During the operating life, the operator has an incentive to avoid revisiting the provision. A higher provision means lower distributable cash flow, a higher liability on the balance sheet, and an uncomfortable conversation with shareholders or limited partners. The operator escalates the provision by the agreed index and reports it as adequate. The auditor confirms the methodology. The board notes the number.

At end-of-life, the incentive structure reverses — the operator desperately wants to know the actual cost, because the funding decision depends on it. But by this point, the provision is set, the cash has been distributed, and the operator's options are constrained.

The market has produced, through entirely rational behaviour at each stage, a systematic understatement of a material liability — and has done so for two decades across an entire asset class. Every participant behaved rationally. The aggregate outcome is irrational.

The cross-stakeholder blindness

The time-value dynamic does not affect only the project sponsor. It creates parallel information failures across every participant in the value chain, all driven by the same mathematical cause.

The lender at financial close examines the decommissioning cost in the context of the debt sizing. At a 25-year horizon, the discounted decommissioning cost is immaterial to the debt service coverage ratio. The lender does not commission independent analysis because the sensitivity is negligible. 20 years later, a different lender — financing the repowering of the same project — discovers that the decommissioning line item is the most uncertain component of the capex budget and has the least contractual protection. The original lender's rational indifference created the successor lender's problem.

The insurer who issues a decommissioning bond at project inception bonds an amount based on the original cost estimate. The premium is modest because the bonded amount is modest. 20 years later, the bonded amount may be a fraction of the actual obligation, and the insurer's exposure — the gap between the bond and the true cost — has grown without any corresponding adjustment in the premium or the underwriting.

The investor who acquires the project in a secondary transaction credits the decommissioning provision at face value in the transaction model. The provision represents a small deduction from the asset value. The investor does not commission a detailed assessment because the impact on the acquisition price is marginal. 10 years later, the provision's adequacy is the determining factor in the asset's terminal value — and the investor is holding a liability they did not properly price.

At every point in the asset's ownership chain, the time-value dynamic produces the same result: the decommissioning cost is examined at the moment when it is least material and accepted at the moment when it is least understood. By the time it becomes material, the opportunity to understand it has passed — and the consequences of not understanding it are borne by whoever is holding the asset when the music stops.

What this means

The decommissioning data gap is not a market failure in the conventional sense. It is a predictable consequence of rational behaviour within a mathematical structure that systematically devalues distant obligations.

No individual participant was wrong to treat the decommissioning cost as immaterial at inception.

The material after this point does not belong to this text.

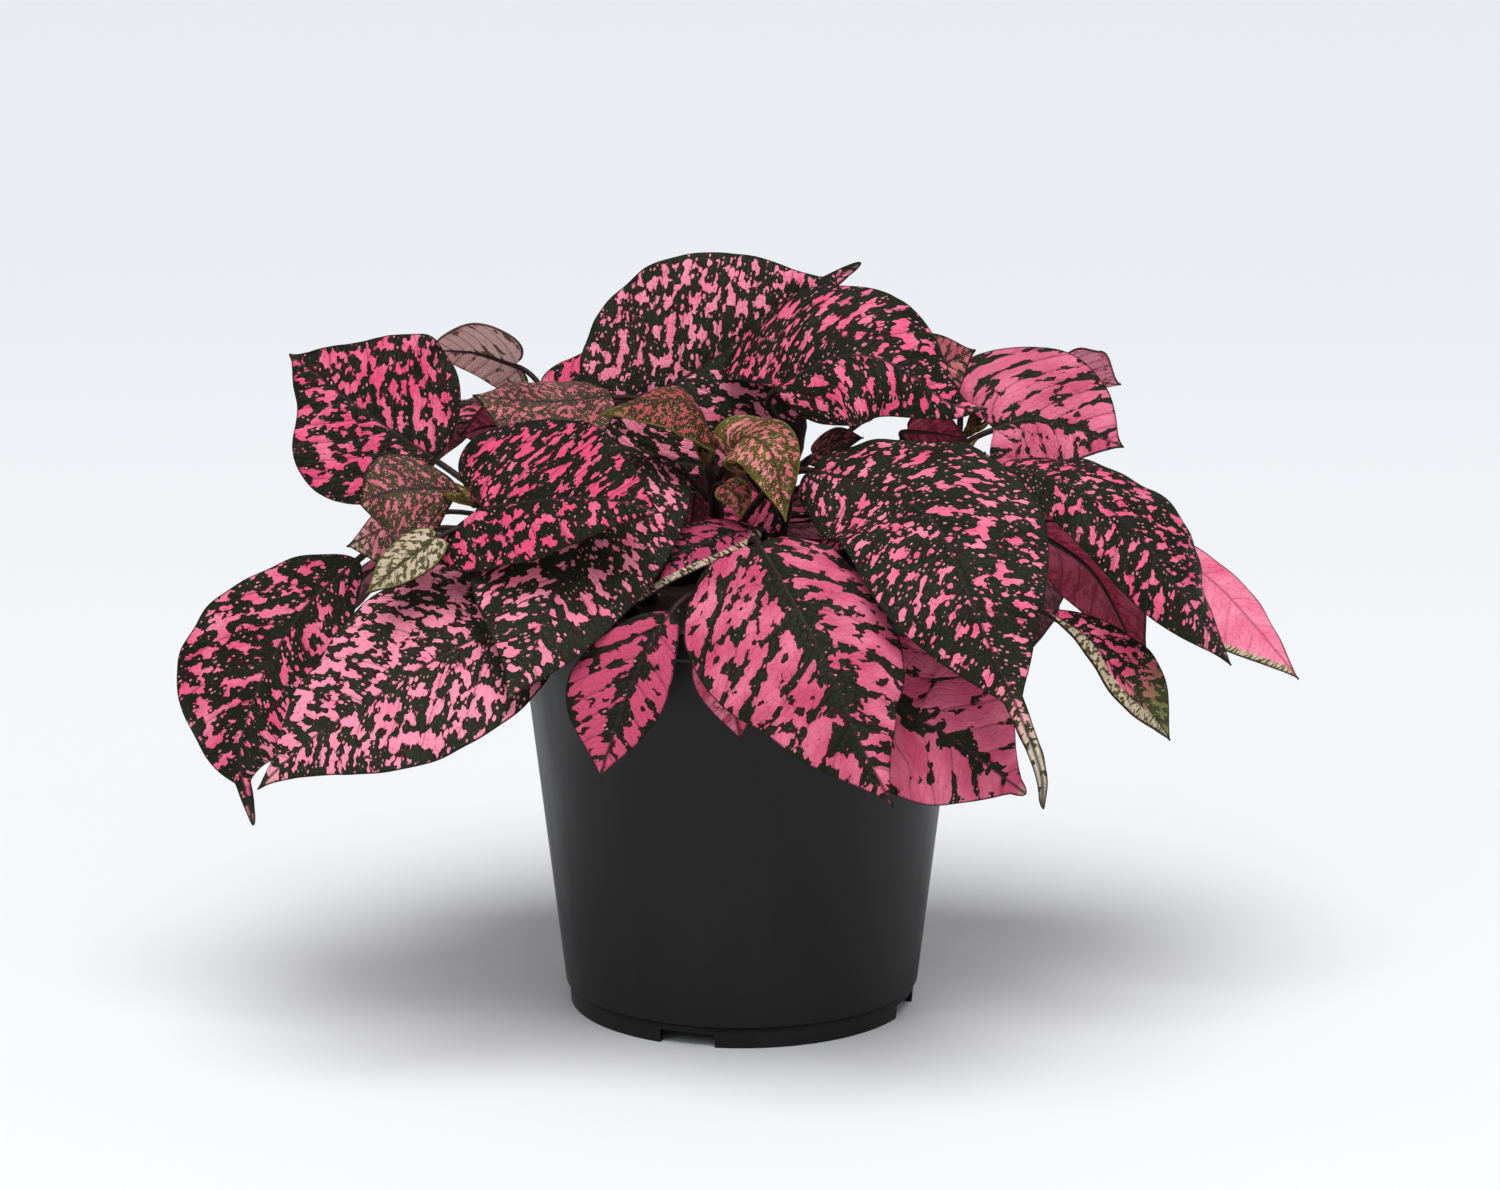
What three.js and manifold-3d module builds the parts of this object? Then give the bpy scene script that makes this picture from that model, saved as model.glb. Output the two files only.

The mathematics justified the indifference. No individual participant was wrong to escalate the provision by CPI rather than commissioning annual cost assessments. The effort was not proportionate to the impact. No individual participant was wrong to accept the provision at face value in a transaction, a financing, or an insurance underwriting. The number was immaterial in every context where it was examined.

But the aggregate consequence of these individually rational decisions is a market-wide understatement of a liability that is now approaching materiality. The first-generation fleet is ageing. The obligations are crystallising. The provisions that were set in a different era, escalated by an inappropriate index, and never tested against empirical data, are about to be tested by reality.

The time to correct the information failure is now — before the moment of truth arrives at scale. The correction requires a single thing that has never existed in the market: independent, structured, empirical data on what decommissioning actually costs. Data that allows a provision to be tested against observed outcomes. Data that allows the escalation error to be measured. Data that allows the scope gap to be quantified. Data that allows every participant — sponsor, lender, insurer, investor, operator — to replace the comfortable indifference of the early years with the informed preparedness that the approaching obligation demands.

The time value of money made the decommissioning cost irrelevant for 20 years. The time value of ignorance made it dangerous.